His last big work push was to launch ILSR’s “Public Good Initiative” which later morphed into the From the Desk of David Morris, a blog covering local self-reliance, equity, and democracy issues far and wide. On the launch of the Public Good, David wrote, “Today there is a wild imbalance between those who favor protecting public assets and those who do not, between those who believe the public should take priority over the private, and those who do not, between those who would emphasize the “we” over the “me” and those who would not. This initiative is a response to this imbalance.” An archived version of the site can be found here.
In December 2022, David had a “fireside chat” with our Building Local Power podcast team offering all of us a history lesson on the self-reliance framework that underpins ILSR’s work. He discussed how that framework evolved over five decades, the organization’s inherent aversion to bigness, and the successes and hardships of ILSR’s early years.

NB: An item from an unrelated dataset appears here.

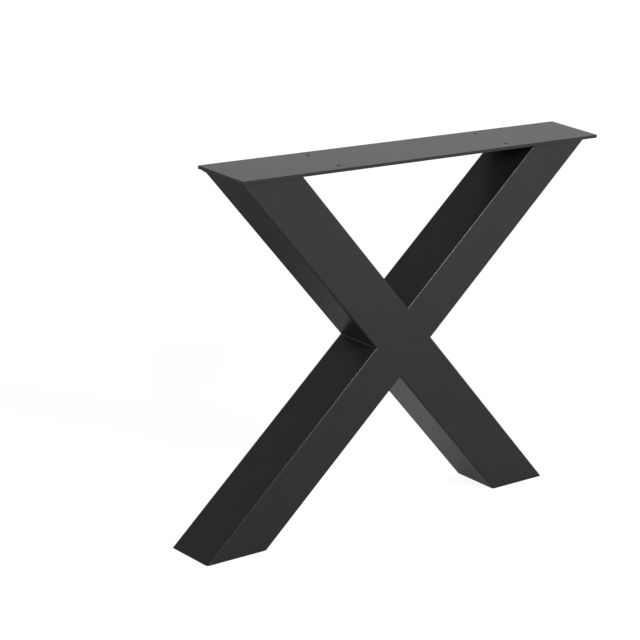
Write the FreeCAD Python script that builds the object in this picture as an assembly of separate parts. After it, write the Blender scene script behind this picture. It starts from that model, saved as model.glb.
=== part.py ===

Podcast (buildinglocalpower): Play in new window | Download
For ILSR’s 50th birthday celebration this year, David gave his last big address to a full house at the Howard Theatre in Washington D.C., not too far from the site of ILSR’s first office location. It was a fitting location to hear his reflections on the accomplishments of the organization he co-founded and hear that he is confident that ILSR remains in good hands.
With that look back at an amazing career, we wish David well in his retirement and thank him profusely for all he has done to make the world a better place, for bringing us along for the ride, and inspiring us to take his vision into the future. We will certainly continue to lean on him for support as ILSR moves into its next half-century of impact.
Sending David our deep gratitude and admiration for all of his great work.